Loot Bags….

I am preparing for my daughter’s 8th birthday party and one last item I need to throw together is some sort of loot bag.

We call it a loot bag but it’s usually a far cry from loot. A bag of candy and Dollar Store crap (I can call it crap because I’m their number one supporter. We’ll discuss their questionable choice to sell canned tuna in another post) and a colossal waste of money for the host parents.

Sadly, the loot bag is often the motivating factor to get my children to a birthday party. They can’t WAIT to collect the pieces of a plastic ring, already broken into threes before they ever retrieve it from the paper bag, their pack of gum, set of two barrettes that have been clearly cut from a much larger package of say twelve or sixteen barrettes and one or two tattoos; one requiring water to work, one that only works on dry skin, when mixed together, one big mess of tears.

My two oldest daughters have both had to miss a birthday party due to illness. They didn’t think about the gift we had purchased for the child celebrating or to send along best birthday wishes, they were most upset about not being there, in person to collect their loot bag. I’ve even had to make the drive of shame over to the party with my child’s gift and hinted around at how much faster my child would recover from the flu if only she had a loot bag from her friend’s party. My work as the town loser is never done.

I have become frustrated with these bags of junk, the hyperactive child I then have the displeasure of chauffeuring home after they’ve eaten bulk candy all afternoon and taken home a bag full of it to tease their siblings with for the car ride.

A few years ago, a friend suggested buying ONE item for each child to be handed out at the end of the party.
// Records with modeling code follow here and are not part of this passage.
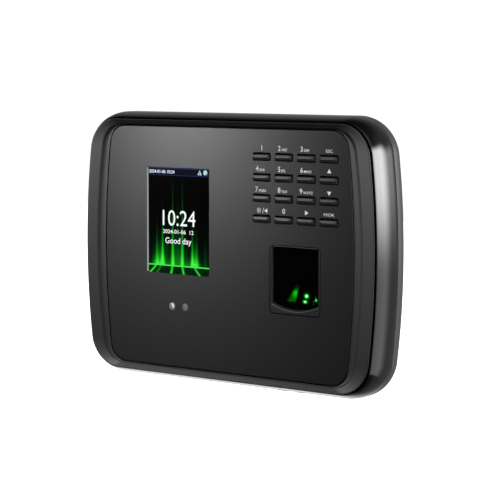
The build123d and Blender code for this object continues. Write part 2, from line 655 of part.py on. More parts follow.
# ---------------------------------------------------------------- export
def parts():
    """Every piece of the terminal, by node name."""
    pieces = {
        "front_panel": front_panel(),
        "front_bezel": front_bezel(),
        "side_shell": side_shell(),
        "rear_cover": rear_cover(),
        "wall_plate": wall_plate(),
        "locking_screw": locking_screw(),
        "case_screws": case_screws(),
        "board_screws": board_screws(),
        "module_screws": module_screws(),
        "screen_window": screen_window(),
        "lcd_glass": lcd_glass(),
        "lcd_backlight": lcd_backlight(),
        "lcd_bracket": lcd_bracket(),
        "lcd_flex": lcd_flex(),
        "keypad_mat": keypad_mat(),
        "keypad_board": keypad_board(),
        "keypad_flex": keypad_flex(),
        "sensor_surround": sensor_surround(),
        "sensor_prism": sensor_prism(),
        "sensor_housing": sensor_housing(),
        "sensor_leds": sensor_leds(),
        "sensor_lens": sensor_lens(),
        "sensor_board": sensor_board(),
        "sensor_flex": sensor_flex(),
        "status_lens_clear": status_lens(STATUS_X[0]),
        "status_lens_frosted": status_lens(STATUS_X[1]),
        "status_leds": status_leds(),
        "indicator_board": indicator_board(),
        "main_board": main_board(),
        "shield_can": shield_can(),
        "processor": processor(),
        "ribbon_connectors": ribbon_connectors(),
        "coin_cell_holder": coin_cell_holder(),
        "coin_cell": coin_cell(),
        "relay": relay(),
        "capacitors": capacitors(),
        "terminal_blocks": terminal_blocks(),
        "network_header": network_header(),
        "usb_port": usb_port(),
        "usb_cover": usb_cover(),
        "speaker": speaker(),
        "push_switches": push_switches(),
        "tamper_button": tamper_button(),
        "reset_button": reset_button(),
    }
    pieces.update({name: key(x, z) for name, x, z in key_places()})
    return pieces


os.makedirs("parts", exist_ok=True)
for name, piece in parts().items():
    shape = Compound(children=piece) if isinstance(piece, list) else piece
    export_step(shape, f"parts/{name}.step")
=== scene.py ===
import math

import bmesh
import bpy
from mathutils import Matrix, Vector


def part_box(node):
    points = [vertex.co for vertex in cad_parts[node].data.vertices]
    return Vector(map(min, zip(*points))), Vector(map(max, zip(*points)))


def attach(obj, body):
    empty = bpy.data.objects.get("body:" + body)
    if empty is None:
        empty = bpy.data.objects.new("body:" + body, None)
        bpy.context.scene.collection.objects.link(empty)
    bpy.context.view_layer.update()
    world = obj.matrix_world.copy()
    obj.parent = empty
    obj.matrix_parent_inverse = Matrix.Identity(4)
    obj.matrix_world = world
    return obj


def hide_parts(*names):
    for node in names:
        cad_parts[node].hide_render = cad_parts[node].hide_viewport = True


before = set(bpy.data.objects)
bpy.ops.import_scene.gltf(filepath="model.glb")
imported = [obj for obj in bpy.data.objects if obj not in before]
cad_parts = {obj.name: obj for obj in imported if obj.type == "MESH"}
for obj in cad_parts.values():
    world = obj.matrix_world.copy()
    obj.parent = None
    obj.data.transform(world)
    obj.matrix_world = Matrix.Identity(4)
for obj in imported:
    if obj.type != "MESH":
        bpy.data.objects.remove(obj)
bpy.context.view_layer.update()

# Everything is in metres, in the frame of the CAD model: X to the viewer's right, Y into the
# wall, Z up. A size in millimetres is multiplied by MM.
MM = 0.001


# ---------------------------------------------------------------- places taken from the frame
def middle(node):
    low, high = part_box(node)
    return (Vector(low) + Vector(high)) / 2


def corners(node):
    low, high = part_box(node)
    return Vector(low), Vector(high)


PANEL_LOW, PANEL_HIGH = corners("front_panel")
FACE_Y = PANEL_LOW.y
BEZEL_HIGH = corners("front_bezel")[1]
SHELL_LOW, SHELL_HIGH = corners("side_shell")
WINDOW_Y = corners("screen_window")[0].y


# ---------------------------------------------------------------- outlines of the case
class Outline:
    """Rounded rectangle with straight top and bottom and bowed sides, centred on the panel."""

    def __init__(self, half_width, half_height, side_radius, corner_radius):
        self.values = (half_width, half_height, side_radius, corner_radius)

    def grown(self, amount):
        return Outline(*(value + amount for value in self.values))

    def towards(self, other, share):
        return Outline(*(a + (b - a) * share for a, b in zip(self.values, other.values)))

    def points(self):
        """Points round the outline, counter-clockwise seen from the front, as (x, z)."""
        side, corner, edge = 30, 26, 16
        half_width, half_height, side_radius, corner_radius = self.values
        side_x = half_width - side_radius
        reach = side_radius - corner_radius
        corner_z = half_height - corner_radius
        corner_x = side_x + math.sqrt(reach**2 - corner_z**2)
        lean = math.asin(corner_z / reach)
        quarter = []
        for i in range(side):
            angle = lean * i / side
            quarter.append((side_x + side_radius * math.cos(angle), side_radius * math.sin(angle)))
        for i in range(corner):
            angle = lean + (math.pi / 2 - lean) * i / corner
            quarter.append((corner_x + corner_radius * math.cos(angle),
                            corner_z + corner_radius * math.sin(angle)))
        for i in range(edge + 1):
            quarter.append((corner_x * (1 - i / edge), half_height))
        right_top = quarter
        left_top = [(-x, z) for x, z in reversed(quarter[:-1])]
        left_bottom = [(-x, -z) for x, z in quarter[1:]]
        right_bottom = [(x, -z) for x, z in reversed(quarter[1:-1])]
        return right_top + left_top + left_bottom + right_bottom


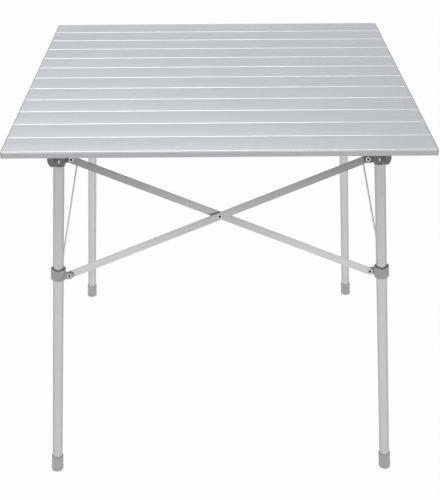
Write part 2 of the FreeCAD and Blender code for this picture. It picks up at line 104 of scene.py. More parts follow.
COLLAR_BORE = 9.8 * MM
COLLAR_HALF = 11.0 * MM
STOP_STATION = 443.3 * MM
EAR_RADIUS = 6.8 * MM
EAR_SPAN = (3.8 * MM, 7.0 * MM)
EAR_START = 10.9 * MM
EAR_BEVEL = 0.5 * MM
STRIP_HALF = 6.7 * MM
STRIP_THICK = 1.6 * MM
STRIP_OFFSET = 2.5 * MM
STRIP_BEVEL = 0.3 * MM
SPACER_RADIUS = 4.4 * MM
SPACER_THICK = 2.4 * MM
CROSS_HEAD_THICK = 0.45 * MM
CROSS_HEAD_RADIUS = 3.4 * MM
STOP_HEAD_RADIUS = 2.8 * MM
RIVET_RADIUS = 4.4 * MM
RIVET_HEIGHT = 1.1 * MM
SHANK = 2.2 * MM

# Profiles, in millimetres. The boss and its plug: (radius, distance out from the leg's axis).
BOSS_PROFILE = [(10.6, 0.0), (10.6, 16.3), (9.8, 17.3), (8.4, 17.4), (8.0, 16.3), (0.2, 16.3)]
PLUG_PROFILE = [(7.8, 15.6), (7.8, 16.9), (7.3, 17.3), (6.2, 17.3),
                (5.6, 16.8), (4.0, 17.0), (2.0, 17.3), (0.1, 17.4)]
# The collar's edges: (inset from its radius, distance from its end); its mouth: (radius, drop).
COLLAR_LOWER_EDGE = [(1.8, 0.0), (0.9, 0.7), (0.25, 2.0), (0.0, 3.2)]
COLLAR_UPPER_EDGE = [(0.0, 0.9), (0.3, 0.25), (0.9, 0.0)]
COLLAR_MOUTH = [(11.0, 0.0), (10.6, 0.2), (9.9, 0.6)]
NOTCH_DEPTH = 1.8 * MM
NOTCH_WIDTH = 0.30

# Studio and camera.
LAMPS = [
    ("overhead", (-0.3, 0.4, 2.6), 2.4, 40.0),
    ("front_left", (-2.4, -2.6, 1.8), 1.6, 9.0),
    ("front_right", (2.6, -2.2, 1.4), 1.6, 7.0),
]
LAMP_AIM = (0.0, 0.0, 0.45)
WORLD_LOW, WORLD_HIGH = 0.96, 0.34
FLOOR_REACH = 40.0
FLOOR_GLOW = 0.985
CAMERA_PLACE = (-0.0083, -1.7831, 1.3100)
CAMERA_PITCH, CAMERA_YAW, CAMERA_ROLL = 0.5249, 0.0055, -0.0050
CAMERA_LENS = 70.16
CAMERA_SENSOR = 36.0
CAMERA_SHIFT = 0.0254


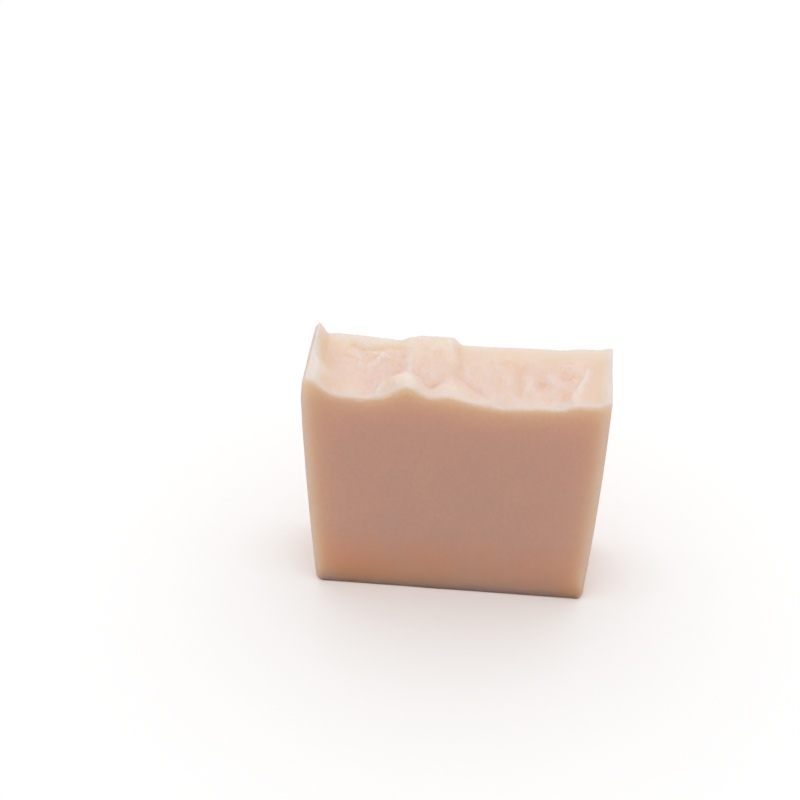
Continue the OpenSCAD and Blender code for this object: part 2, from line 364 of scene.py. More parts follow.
# Folds from the left wall to the right one: places, width, height and kind, all in millimetres.
FOLDS = (
    Fold(
        ((-35.3, 10.5), (-34.9, 6.5), (-34.2, 2.5), (-33.2, -1.5), (-31.9, -4.6), (-32.8, -9.0)),
        0.5, 0.24, FURROW,
    ),
    Fold(
        ((-26.6, 4.0), (-25.4, 5.1), (-24.2, 3.8), (-24.5, 1.8), (-25.4, 0.3), (-26.6, -1.0)),
        0.45, 0.32, CREST,
    ),
    Fold(
        ((-28.2, 8.2), (-27.0, 8.8), (-23.5, 7.0), (-21.5, 7.9), (-18.0, 8.8), (-14.6, 9.6)),
        0.45, 0.5, FURROW,
    ),
    Fold(((-15.0, 10.3), (-18.0, 9.5), (-21.5, 8.7), (-23.5, 7.8), (-26.8, 9.6)), 0.7, 0.3, LAP),
    Fold(((-29.5, 5.4), (-27.6, 4.0), (-25.4, 3.9)), 0.4, 0.26, FURROW),
    Fold(((-22.8, -1.0), (-20.8, 2.4), (-19.2, 4.8), (-18.0, 5.0), (-16.9, 3.8)), 0.45, 0.62, CREST),
    Fold(((-22.0, 3.4), (-20.6, 5.6), (-18.4, 6.4), (-16.2, 5.6)), 0.4, 0.42, FURROW),
    Fold(((-23.4, -3.0), (-22.0, -5.4), (-22.6, -8.6)), 0.5, 0.26, FURROW),
    Fold(((-20.6, -3.6), (-20.0, -6.0), (-21.0, -8.4)), 0.5, 0.22, CREST),
    Fold(((-17.7, -6.2), (-18.5, -8.6), (-19.6, -11.2)), 0.45, 0.46, CREST),
    Fold(((-18.8, -2.0), (-16.6, -2.7), (-14.4, -2.1)), 0.4, 0.26, FURROW),
    Fold(((-14.2, -5.6), (-12.2, -5.0), (-10.4, -5.6)), 1.3, 0.6, FURROW),
    Fold(((-14.3, 7.4), (-14.6, 3.4), (-14.2, 0.0)), 0.45, 0.16, FURROW),
    Fold(((-11.4, 3.6), (-11.2, 1.0), (-11.5, -1.8)), 0.4, 0.22, FURROW),
    Fold(((-9.6, 8.6), (-8.6, 5.6), (-9.2, 2.6)), 0.5, 0.12, FURROW),
    Fold(((-5.8, 6.4), (-4.8, 3.6), (-5.6, 0.8)), 0.5, 0.12, FURROW),
    Fold(((-8.6, -8.0), (-7.2, -7.2), (-6.0, -6.6), (-4.2, -4.6), (-2.8, -1.8)), 0.45, 0.36, FURROW),
    Fold(((-6.9, -9.9), (-6.0, -9.8), (-5.1, -9.9)), 0.55, 0.42, FURROW),
    Fold(((-5.0, -8.4), (-3.0, -7.2), (-0.6, -7.8)), 0.8, 0.16, CREST),
    Fold(((2.1, 2.2), (2.0, 0.2), (2.3, -1.9)), 0.36, 0.26, CREST),
    Fold(((1.0, -2.8), (3.0, -4.5), (5.0, -5.9), (7.4, -7.4)), 0.45, 0.32, FURROW),
    Fold(((7.6, 1.4), (7.8, -1.6), (8.8, -4.6), (11.4, -7.6)), 0.6, 0.16, LAP),
    Fold(((11.0, 0.2), (11.2, -2.0), (11.0, -4.4)), 0.3, 0.2, CREST),
    Fold(((11.9, 0.6), (12.0, -1.6), (11.8, -3.8)), 0.3, 0.18, CREST),
    Fold(((12.8, 0.2), (12.7, -1.6), (13.0, -3.4)), 0.3, 0.16, CREST),
    Fold(((15.0, 3.6), (15.3, -0.5), (15.1, -4.0), (15.5, -8.2)), 0.4, 0.24, FURROW),
    Fold(((16.2, -0.2), (16.8, -2.6), (16.4, -5.6)), 0.35, 0.34, CREST),
    Fold(((17.2, 0.6), (17.7, -1.8), (17.3, -4.4)), 0.32, 0.4, CREST),
    Fold(((18.5, 0.0), (18.3, -3.0), (18.8, -6.6)), 0.35, 0.34, CREST),
    Fold(((17.0, -5.2), (17.8, -6.4), (19.4, -7.6)), 0.4, 0.2, FURROW),
    Fold(((19.5, -3.6), (20.5, -2.1), (21.7, -0.2)), 0.4, 0.2, FURROW),
    Fold(((21.9, 1.8), (22.8, -0.6), (24.2, -2.8)), 0.5, 0.2, CREST),
    Fold(((25.1, 2.0), (25.5, 4.2), (26.9, 5.0), (28.1, 3.7), (27.5, 2.3), (26.3, 1.8)), 0.42, 0.4, CREST),
    Fold(((24.4, 1.6), (26.6, 0.6), (28.9, 1.6)), 0.45, 0.38, FURROW),
    Fold(((27.3, -8.8), (26.8, -6.8), (27.2, -4.6)), 0.4, 0.12, FURROW),
    Fold(((28.2, -9.0), (30.4, -3.2), (31.0, 0.2), (32.2, 4.6)), 0.8, 0.3, CREST),
    Fold(((30.0, 7.8), (24.0, 6.9), (18.0, 7.5), (12.0, 6.5), (6.0, 7.3), (0.8, 6.4)), 0.6, 0.12, LAP),
)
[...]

It’s simple, everyone gets one thing, if you can keep on theme you’ve nailed some bonus points and parents won’t be upset because their child’s Dollarama bracelet caught on fire due to a late recall on some of the beads having been made from gun powder.

Simple, now what to buy?

 One year, Hanna had a magician at her party so each child got a bag of magic tricks.

Last year, Ellie’s party was at a bird sanctuary so everyone got a bird puppet.

This year, I’m completely stumped.

I visited several stores looking for inspiration and almost bought something at the fourth store. I had even loaded the cart with twelve, small-sized, Fur-Real pets but paused when I noticed the box suggested for ages 4+. Granted eight is higher than four, it’s just that it’s a lot higher. Would this toy in lieu of a loot bag single-handedly be responsible for children snickering and calling my daughter a four year old, Fur-Real girl for years to come? I also noticed my sidekick (the baby) was enamoured by these little toys and she’s only twenty-one months old. Is she gifted or is this a sign from the Fur-Real factory to move onto something more age appropriate?

Now I’m stuck. The party is on Saturday and I can’t bring myself to do what I know in my heart my daughter would want. Ardene.

I found Ardene a couple of weeks ago while looking for something for Hanna’s birthday and realized I had stumbled upon the mother ship of tacky jewellery, scarves, satchels, fake make-up. Anything and everything an eight year old girl would want–the exact opposite of an adorable Fur-Real pet. In fact, there’s nothing furry or real about any of it. Just rack upon rack of bandanas and headbands or as Hanna would say, heaven.

What will the other parents think of me if I hand out gooey make-up, fake earrings and rather sophisticated, albeit cheap and fake, gaudy accessories? “Is she fur-real?”

Someone suggested Hula hoops. I like this idea. Something that speaks to being active, a fun activity for young girls so off I went. The store I visited had four left in their “seasonal” scrap bin. Can I give each girl 1/3 of a Hula hoop and a mixed bag of wet/dry tattoos?

I did feel better after receiving an email recently about someone giving live goldfish at the end of a party? WHAT? This has bad idea bubbles written all over it.

How do you know the family you are giving the fish to doesn’t have fourteen cats?

How do you know they are not en route to the airport to fly to Florida for the week and now they have to stop to beg someone to fish-sit or leave it to die (and stink up their vehicle) in the airport parking lot for a week?

Did you consider you’ve just given a gift that is now going to require a great deal of someone’s time, money for supplies; bowl, food and net for slinging when it dies in two days and a premature, heart wrenching discussion entitled “you can’t have life without death” to a bunch of six year olds?

Seriously, stick to the Dollar Store, just avoid the canned tuna.